Kelly argued: “There may have been opportunities to open parts of the airport slightly sooner, but for limited operations only, [and] likely only by a maximum of a couple of hours . . . The vast majority of flight cancellations would still have occurred.”
Heathrow engineers had initially reconfigured systems to run off an alternative power supply, then tried to switch back after being told they could do so before assessing late on March 21 that the supply was not resilient and switching back again.
The review noted: “It was known within Heathrow that loss of power from one intake would result in a suspension of operations for a significant period while the internal network was reconfigured.
“This is a result of the way the infrastructure at the airport has been developed over 75 years. There is no immediate fix to this.”

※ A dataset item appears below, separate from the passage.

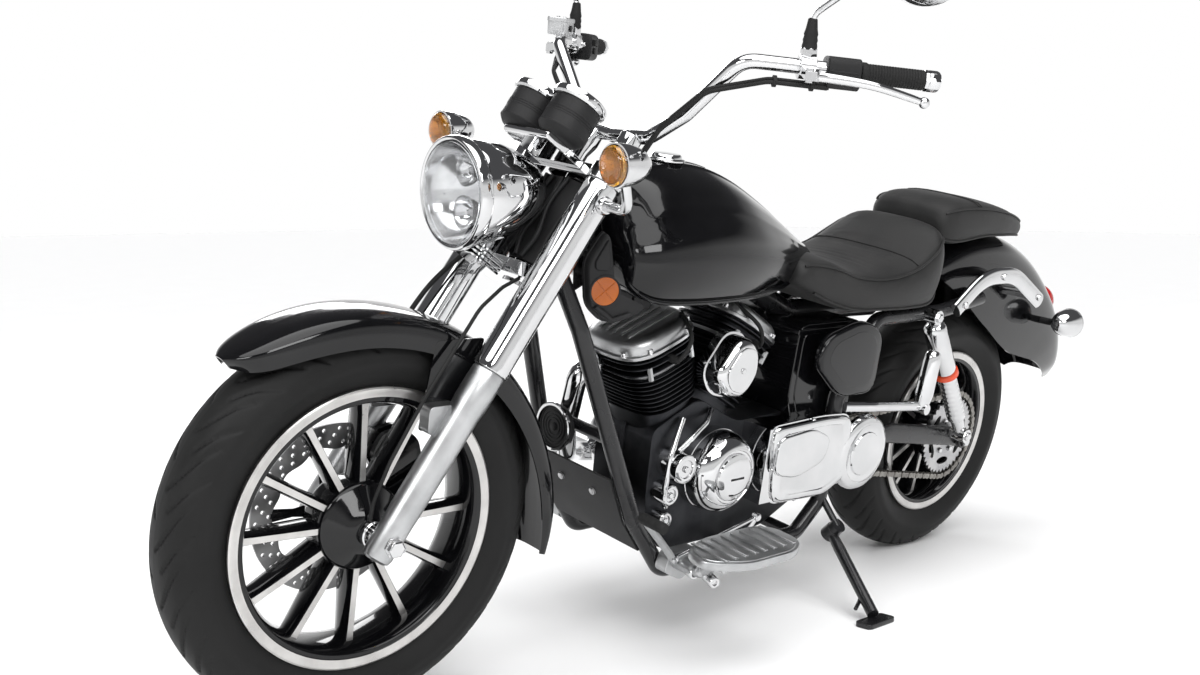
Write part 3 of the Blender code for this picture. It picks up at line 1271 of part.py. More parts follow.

The Kelly Review was commissioned by Heathrow alongside an investigation by the National Energy System Operator (Neso) ordered by transport secretary Ed Miliband.
Neso published an interim report on May 8, noting two transformers at the substation remain out of service and the cause of the fire “remains unknown”.
A final report expected by the end of June is unlikely to shed further light on Heathrow’s closure as it will focus on “findings and recommendations relating to the resilience of energy infrastructure [and] resilience of critical national infrastructure to energy disruption.”
So, Kelly’s conclusion that “the airport responded well on the day and was able to restore full operations smoothly the following day” may well stand unless pressure from the airlines leads the Department for Transport and Civil Aviation Authority to look further into what happened.